In the second half United seemed to lose their attacking momentum, slower in their approach play and jittery in possession. The advantage was still there and then suddenly Boro began to catch United napping on the ball. Boro's counter attacking policy became fully formed with Jonny Howson, Neil Taylor, Andres Sporar, Folarin Balonga and Marcus Tavernier springing forward into the United half  threateningly and surprisingly. 

Mid way through the second half United were once again caught off their guard. Boro were now flooding into attack, sharper and revitalised. A neatly floated ball into the path of DuncanWatmore led to a moment of fierce controversy. Watmore had controlled the ball and then it seemed to hit his hand in the heat of the moment. Surely this was blatant handball but when VAR came out of the cupboard, the laws of the game were turned on their head. According to the current interpretation the handball was accidental and all hell broke loose for a minute or two. United though had to grin and bear it. From Watmore's easy pass Matt Crooks lunged in to equalise for Boro. 

Now the match went into extra time and United were still piling on the pressure remorselessly. Fernandes had hit the post when the goal was inviting him to tap the ball into the net and United's goal-scoring opportunities were multiplying. But Boro had already put up the steel shutters. They were determined to keep United at arm's length and succeeded admirably in their ultimate objective. 

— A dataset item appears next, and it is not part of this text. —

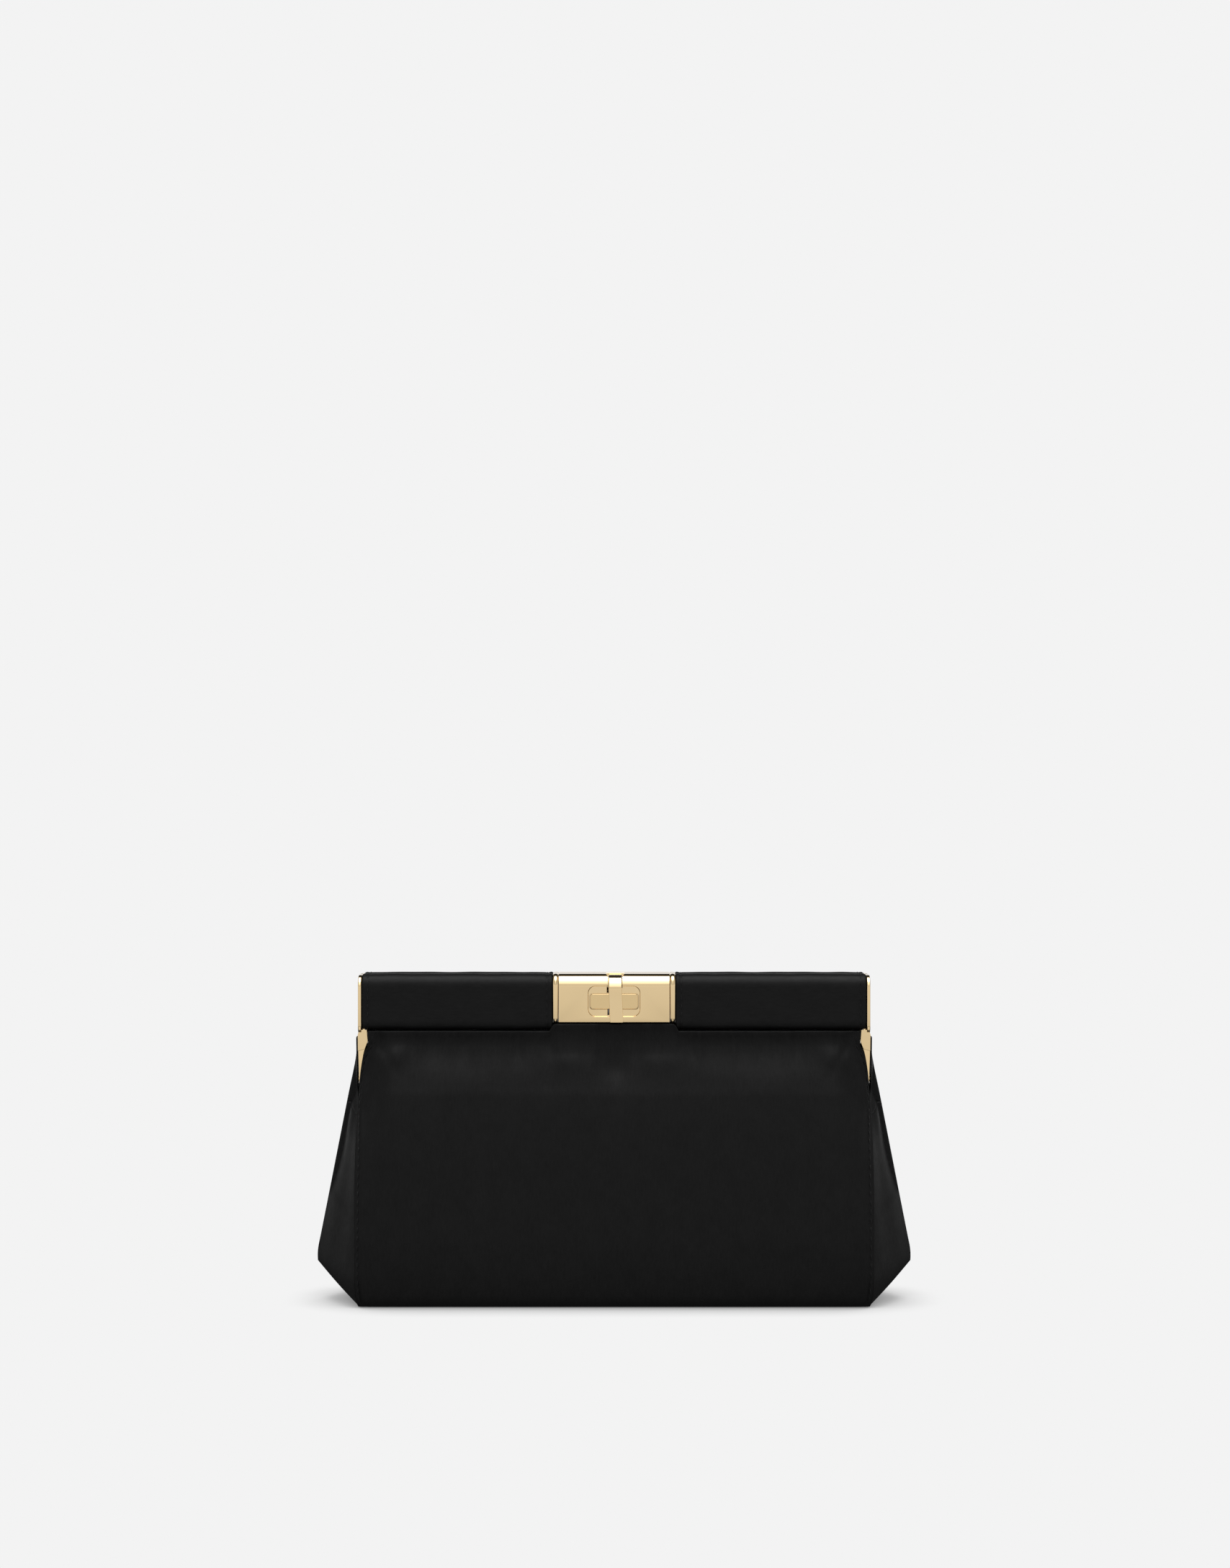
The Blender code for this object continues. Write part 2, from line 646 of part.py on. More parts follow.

And so the match went to those agonising penalties, the lottery of lotteries. United have rarely visited this territory so none of us knew what to expect. There was a part of us that sensed that Boro had played themselves to a standstill and would probably buckle from six yards. But this was no ordinary game and after a tennis style tie break Anthony Elenga stepped up for United and fired his shot wildly over the bar. Middlesbrough were into the fifth round of the FA Cup. Football, hey! It keeps baffling you and then before you can blink it does so again.